Pendant treize ans, Matilda Gracan et son mari ont vécu ensemble dans un appartement de la banlieue zurichoise. Mais en ce début d'année, alors qu'elle revient des courses, elle le retrouve… mort: pendant son absence, son mari s'est suicidé.
Depuis, la vie n'a plus la même saveur pour Matilda Gracan, qui s'appelle en fait autrement. Pendant longtemps, elle ne pouvait plus entrer dans son logement. Ce n'est que des semaines plus tard qu'elle a enfin réussi à remettre les pieds dans l'appartement pour y récupérer quelques documents importants et des affaires, mais toujours accompagnée d'une personne. Sa belle-fille parle aujourd'hui d'une «lourde charge psychique».
Dans l'habitation, il y a des choses qu'elle associe à son mari, des pièces où ressurgissent les souvenirs du passé. Matilda Gracan veut désormais quitter cet endroit le plus vite possible et a signé une demande de résiliation anticipée de bail. Tout doit aller vite.
La veuve n'a plus les moyens de payer le loyer
La veuve du défunt et les deux enfants du couple ont signé la demande de résiliation et l'ont envoyé aux propriétaires avec le livret de famille et l'acte de décès. En principe, la résiliation devrait être valable.
Pas du tout! Car la société Allreal, qui gère l'immeuble, répond alors qu'il faut un certificat d'héritier qui désigne noir sur blanc la personne ayant droit à l'héritage, afin de mettre un terme au contrat de location. Selon Allreal, outre ses propres enfants, il y aurait en effet d'autres «héritiers librement désignés ou légitimes» qui pourraient revendiquer l'appartement. Or «ces autres héritiers ne sont pas visibles dans le livret de famille. Le certificat d'héritier est essentiel pour nous», explique une porte-parole.
Problème: jusqu'à ce qu'un tel certificat d'héritier soit établi, il faut du temps. Même de simples clarifications concernant l'héritage peuvent durer plusieurs semaines. Une attente douloureuse pour Matilda Gracan. Sur le plan émotionnel. Et sur le plan financier.

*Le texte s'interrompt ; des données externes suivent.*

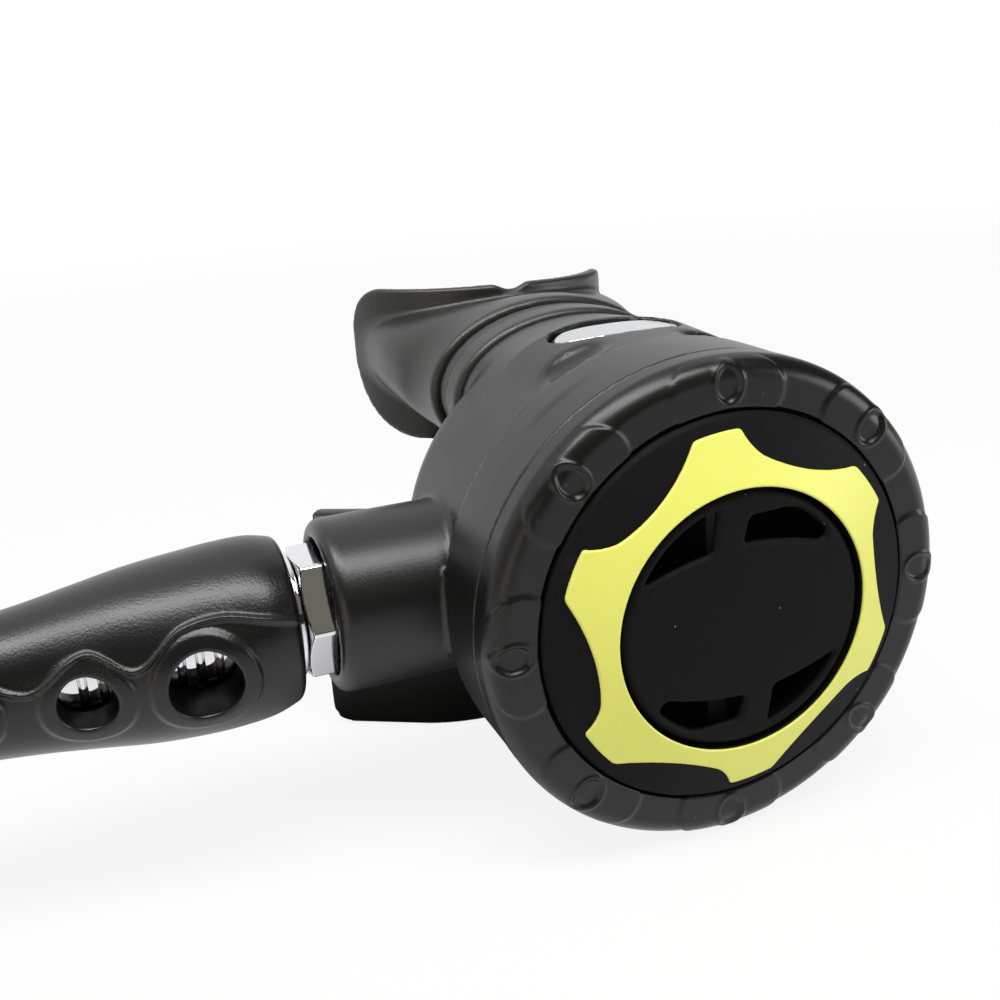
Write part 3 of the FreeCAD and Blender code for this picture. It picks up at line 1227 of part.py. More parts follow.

Car Matilda Gracan est à la retraite depuis janvier et sans l'aide de son défunt mari, sa pension ne suffit pas à payer le loyer. Ce dernier a d'ailleurs encore augmenté après une hausse en avril et s'élève actuellement à 2300 francs, pour 2,5 pièces. Une somme dont elle ne dispose pas. De plus, l'appartement du fils et de sa femme, qui hébergent Matilda Gracan, est trop petit pour une cohabitation. Une situation inextricable pour la famille, qui se dit désespérée.
«Nous voulons simplement tourner la page»
Les propriétaires ont tort, explique Daniel Leiser, expert en droit du bail: «Immédiatement après le décès, les enfants sont automatiquement les héritiers.» Ils pourraient résilier le bail conjointement avec la mère avec le délai légal de trois mois pour la prochaine date de résiliation usuelle dans la localité. C'est également ce qu'écrit le tribunal de district de Zurich sur son site Internet.
Certes, les propriétaires pourraient exiger que les héritiers présentent ultérieurement le certificat d'héritage. Dans ce cas, si la résiliation s'avère ultérieurement non valable – parce qu'effectivement, il y aurait encore des objections de la part d'une tierce personne –, les héritiers seraient alors responsables. Mais ce n'est pas une raison suffisante pour refuser une demande de résiliation. «Le cas juridique est clair: il n'y a pas besoin de certificat pour que la résiliation soit valable», explique Daniel Leiser.
Allreal estime en tout cas que la situation est de son côté. Pour la gérance, sans certificat d'héritier, pas de résiliation. Le bailleur a toutefois proposé à la famille de publier des annonces de visites en attendant le certificat, afin d'accélérer la relocation.
Une épreuve pour la famille, toujours sous le choc après le suicide: «Le fait que la propriétaire s'obstine à exiger un document qui ressemble à une formalité prolonge la douleur pour nous tous, explique la belle-fille. Nous voulons simplement tourner la page.»